- [TASK] Find the line containing "Write the OpenSCAD". Retype it and every line after it through the end of the entries, exactly as written, with nothing added.
##### RECORDS FOR THIS EXERCISE
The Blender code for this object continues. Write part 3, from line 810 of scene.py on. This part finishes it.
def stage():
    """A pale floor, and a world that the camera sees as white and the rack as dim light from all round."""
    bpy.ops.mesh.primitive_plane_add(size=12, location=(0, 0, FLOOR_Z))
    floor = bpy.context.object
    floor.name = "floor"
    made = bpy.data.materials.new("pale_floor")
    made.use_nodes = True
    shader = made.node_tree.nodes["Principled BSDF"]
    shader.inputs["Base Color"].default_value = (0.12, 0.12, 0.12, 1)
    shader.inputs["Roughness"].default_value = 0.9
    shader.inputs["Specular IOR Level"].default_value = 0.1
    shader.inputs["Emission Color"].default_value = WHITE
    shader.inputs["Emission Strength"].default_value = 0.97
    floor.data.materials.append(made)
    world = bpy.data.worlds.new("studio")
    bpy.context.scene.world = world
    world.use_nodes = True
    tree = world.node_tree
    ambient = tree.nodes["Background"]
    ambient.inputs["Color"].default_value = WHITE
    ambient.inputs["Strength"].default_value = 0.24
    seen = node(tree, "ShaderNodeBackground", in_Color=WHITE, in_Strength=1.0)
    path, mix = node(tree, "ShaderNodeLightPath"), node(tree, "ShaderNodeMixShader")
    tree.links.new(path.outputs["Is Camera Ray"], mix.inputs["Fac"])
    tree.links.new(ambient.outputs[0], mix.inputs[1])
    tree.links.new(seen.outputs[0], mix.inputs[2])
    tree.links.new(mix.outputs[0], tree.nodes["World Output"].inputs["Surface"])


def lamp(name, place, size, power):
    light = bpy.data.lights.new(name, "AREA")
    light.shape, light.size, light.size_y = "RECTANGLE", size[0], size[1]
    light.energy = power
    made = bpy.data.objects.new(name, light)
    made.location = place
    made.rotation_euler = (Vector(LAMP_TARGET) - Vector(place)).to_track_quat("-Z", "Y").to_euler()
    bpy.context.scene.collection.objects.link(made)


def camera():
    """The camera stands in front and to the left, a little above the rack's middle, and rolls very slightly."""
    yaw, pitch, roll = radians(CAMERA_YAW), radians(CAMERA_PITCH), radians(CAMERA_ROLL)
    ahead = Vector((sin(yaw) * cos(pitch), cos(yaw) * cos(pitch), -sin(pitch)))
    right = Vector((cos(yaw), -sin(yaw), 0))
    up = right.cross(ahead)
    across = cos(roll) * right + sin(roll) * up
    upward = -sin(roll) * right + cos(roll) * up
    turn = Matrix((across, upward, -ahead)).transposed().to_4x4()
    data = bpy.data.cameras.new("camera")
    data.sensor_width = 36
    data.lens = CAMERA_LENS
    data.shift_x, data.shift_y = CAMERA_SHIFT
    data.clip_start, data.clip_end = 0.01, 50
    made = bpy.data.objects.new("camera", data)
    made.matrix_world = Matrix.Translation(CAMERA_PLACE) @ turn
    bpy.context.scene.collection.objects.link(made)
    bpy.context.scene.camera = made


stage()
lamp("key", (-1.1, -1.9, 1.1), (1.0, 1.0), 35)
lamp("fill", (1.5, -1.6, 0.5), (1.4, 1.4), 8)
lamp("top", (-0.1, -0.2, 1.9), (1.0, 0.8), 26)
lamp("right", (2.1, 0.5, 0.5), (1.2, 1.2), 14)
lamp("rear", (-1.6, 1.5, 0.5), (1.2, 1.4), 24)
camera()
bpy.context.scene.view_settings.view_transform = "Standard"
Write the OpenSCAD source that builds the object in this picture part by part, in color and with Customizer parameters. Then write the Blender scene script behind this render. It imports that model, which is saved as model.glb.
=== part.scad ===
##########
- [FULL SOLUTION]
Write the OpenSCAD source that builds the object in this picture part by part, in color and with Customizer parameters. Then write the Blender scene script behind this render. It imports that model, which is saved as model.glb.
=== part.scad ===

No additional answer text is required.